Jade deu mais sorte. Conheceu o cara em São Paulo. Não sei como se deu esse
cruzamento; bem provável que ela tenha se cansado da depressão. Queria conhecer
o mundo de uma cidadezinha do Meio Oeste, cheia de fofoqueiros moralistas. Ao
que tudo indica, Jade adaptou-se ao novo modo de vida. Morar com um médico
tinha sua utilidade e ele era psiquiatra. O cara estava levando uma paciente
para casa e não sabia.
Ataíde
tornou-se ainda mais detalhistas e só assim eu soube que ele teve uma recaída e
foi atrás dela, em Thompson City, causando um barraco histórico na cidadezinha.
Voltou sozinho para as assessorias de imprensa. Nesse momento eu pensei: agora
é a minha vez de ir a Thompson City. E fui.
Tompson
City
Tompson
City era – e talvez ainda seja - uma típica cidade norte-americana ao extremo.

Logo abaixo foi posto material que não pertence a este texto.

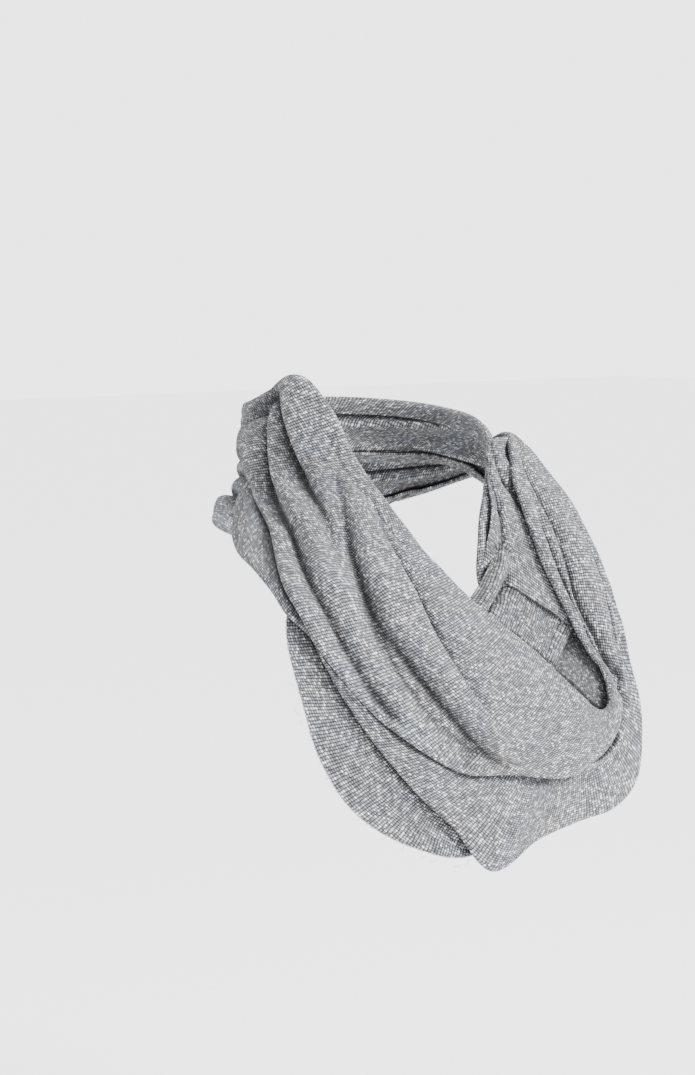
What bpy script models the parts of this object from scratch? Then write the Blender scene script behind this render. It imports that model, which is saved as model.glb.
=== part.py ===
"""Infinity scarf: one band of ribbed knit, joined end to end and worn in two turns round the neck.

The tables are in millimetres and degrees, and the meshes are made in metres, +Z up.
The wearer faces -Y. The origin is on the neck's axis, level with the foot of the neck.
A turn is counted from the nape: 90 is the wearer's right, 180 the front, 270 the wearer's left.
"out" is the distance from the neck's axis and "up" the height above the foot of the neck.
"""
import bpy
import numpy as np

MM = 0.001
WALL = 1.4            # thickness of the knit
SEAM_GAP = 0.7        # between two stretches that meet
SMOOTH_STEP = 4.0     # how softly the cloth leaves the figure
SLOPE_STEP = 0.02     # share of a station over which a slope is read
ROLL_POINTS = 3       # points round a folded edge
END_ROW = 0.12        # length of the row of cells at a seam, in stations
BACK_FOLLOWS = 0.9    # share of the outer folds that the layer behind repeats
DEEPEST_FOLD = 9.0    # crossing folds go no deeper than this together
EDGE_FADE = 8.0       # folds flatten over this distance from an edge
ARCH = 0.7            # below 1 the bulge is fuller near the edges
GROOVE_ROUND = 0.14   # how round the bottom of a groove is, as a share of its reach
THICKEST_EDGE = 0.4   # a folded edge is no thicker than this share of the band's width
WINDING = 720.0       # the band goes twice round

# A general figure: the neck widens into the shoulders and the chest.
FIGURE_COLUMNS = ("up", "half_width", "half_depth")
FIGURE = (
    (120, 60, 64),
    (40, 60, 64),
    (10, 66, 68),
    (-10, 84, 74),
    (-30, 118, 80),
    (-50, 160, 87),
    (-80, 200, 97),
    (-120, 214, 108),
    (-220, 218, 124),
)
FIGURE_SQUARENESS = 2.4

# The winding: the upper and the lower edge of the band at each station, how far it bulges,
# and how near the figure it may lie.
STATION_COLUMNS = ("name", "top_turn", "top_out", "top_up", "low_turn", "low_out", "low_up",
                   "bulge", "stand_off")
STATIONS = (
    ("sweep_0", 101, 68, 77, 56, 77, 34, 4, 8),
    ("sweep_1", 121, 72, 60, 69, 80, 31, 6, 10),
    ("sweep_2", 133, 75, 32, 84, 84, 11, 7, 10),
    ("sweep_3", 147, 85, 4, 107, 107, -8, 8, 12),
    ("sweep_4", 160, 98, -26, 122, 148, -42, 8, 16),
    ("sweep_5", 172, 107, -50, 131, 153, -77, 8, 18),
    ("sweep_6", 185, 116, -71, 144, 149, -115, 7, 20),
    ("sweep_7", 196, 126, -91, 161, 138, -143, 6, 20),
    ("sweep_8", 204, 137, -110, 177, 135, -148, 5, 20),
    ("sweep_9", 208, 142, -117, 192, 140, -153, 4, 20),
    ("sweep_10", 211, 145, -117, 205, 147, -149, 3, 20),
    ("sweep_11", 213, 146, -111, 213, 153, -139, 3, 20),
    ("fall_0", 214, 143, -102, 219, 153, -124, 3, 20),
    ("fall_1", 213, 137, -91, 221, 152, -108, 4, 20),
    ("fall_2", 210, 128, -79, 221, 150, -92, 5, 20),
    ("fall_3", 208, 123, -64, 222, 147, -79, 6, 20),
    ("fall_4", 206, 117, -49, 224, 143, -62, 6, 20),
    ("fall_5", 204, 110, -31, 228, 138, -42, 6, 20),
    ("fall_6", 205, 101, -10, 232, 130, -22, 6, 20),
    ("fall_7", 208, 90, 8, 238, 121, -4, 6, 20),
    ("fall_8", 214, 80, 22, 246, 110, 12, 6, 18),
    ("fall_9", 224, 74, 38, 258, 100, 28, 6, 16),
    ("side_0", 250, 82, 38, 280, 102, 12, 5, 14),
    ("side_1", 285, 90, 25, 312, 103, -8, 6, 14),
    ("nape_low_0", 325, 91, 20, 340, 98, -26, 7, 12),
    ("nape_low_1", 370, 77, 11, 375, 94, -27, 8, 10),
    ("drape_0", 407, 71, 24, 420, 85, -7, 7, 5),
    ("drape_1", 432, 72, 18, 440, 90, -7, 4, 5),
    ("drape_2", 458, 83, -2, 461, 121, -21, 4, 8),
    ("drape_3", 474, 105, -26, 474, 137, -34, 3, 7),
    ("drape_4", 484, 120, -42, 481, 147, -51, 4, 9),
    ("drape_5", 494, 124, -62, 487, 147, -65, 4, 9),
    ("drape_6", 502, 124, -84, 490, 149, -80, 4, 9),
    ("drape_7", 511, 122, -105, 494, 148, -98, 4, 9),
    ("drape_8", 521, 118, -122, 501, 145, -125, 4, 9),
    ("drape_9", 534, 115, -131, 511, 139, -155, 5, 8),
    ("drape_10", 544, 115, -134, 520, 136, -175, 5, 8),
    ("drape_11", 554, 117, -135, 531, 133, -202, 5, 8),
    ("drape_12", 561, 120, -132, 546, 132, -188, 5, 8),
    ("drape_13", 567, 123, -127, 561, 138, -181, 4, 8),
    ("drape_14", 571, 125, -119, 574, 149, -177, 4, 8),
    ("drape_15", 572, 124, -110, 583, 158, -165, 4, 7),
    ("under_0", 571, 120, -100, 588, 161, -142, 2, 6),
    ("under_1", 569, 114, -90, 591, 161, -118, -3, 6),
    ("under_2", 565, 107, -79, 593, 156, -92, -7, 6),
    ("under_3", 558, 99, -67, 595, 150, -65, -8, 6),
    ("under_4", 550, 93, -55, 600, 143, -43, -8, 6),
    ("under_5", 545, 88, -42, 606, 124, -28, -5, 6),
    ("under_6", 549, 80, -20, 613, 106, -12, -2, 6),
    ("under_7", 557, 73, 0, 620, 93, 2, 2, 6),
    ("under_8", 568, 68, 17, 630, 85, 12, 3, 6),
    ("under_9", 583, 66, 32, 642, 82, 17, 4, 6),
    ("nape_0", 610, 67, 46, 662, 81, 18, 4, 8),
    ("nape_1", 650, 69, 54, 692, 82, 17, 4, 8),
    ("nape_2", 700, 70, 58, 718, 83, 16, 5, 8),
    ("nape_3", 745, 69, 57, 742, 82, 18, 5, 8),
    ("nape_4", 786, 67, 61, 762, 78, 26, 4, 8),
)
STATION_NAMES = [row[0] for row in STATIONS]
STATION_SIZES = np.array([row[1:] for row in STATIONS], float)
STATION_COUNT = len(STATIONS)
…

Tinha suas efemérides patrióticas e frisson generalizados no Dia de Ação de
Graças e 14 de julho. Havia bailes de formatura e a ansiedade das adolescentes
à espera de um convite masculino para o baile. Os homens eram rudes e usavam
camisas quadriculadas. Todos se conheciam e cumprimentavam o xerife. Uma cidade
saída dos livros das escolas de inglês, com famílias bem definidas, sem
problemas aparentes, conversa rasa, um bar com sinuca, lavanderia e a igreja
aos domingos.
O mais
estranho é que se instalou ali uma comunidade de hippies tardios, na verdade
doidões sem filosofia definida e vida errante, cuja parada em Thompson City
talvez tenha sido resultado da dificuldade de seguir em frente por falta de
combustível. Em Thompson, eles disseram chega, é aqui. Jade morava no lado
burguês da pequena cidade, numa distância segura dos inconvenientes imigrantes,
alguns deles de origem latina, peruanos e chilenos em sua maioria.
Torrei
parte do dinheiro da campanha para assumir as prestações com a passagem, tirar
visto para os EUA – um suplício, pois não tinha emprego fixo – e roupas de
frio. Desci em Nova York e segui para lá de carro alugado, com o endereço dado
por Ataíde. Disse apenas que estava com a viagem programada e aproveitaria para
rever a velha amiga. Ataíde pediu que levasse um presente para seu filho.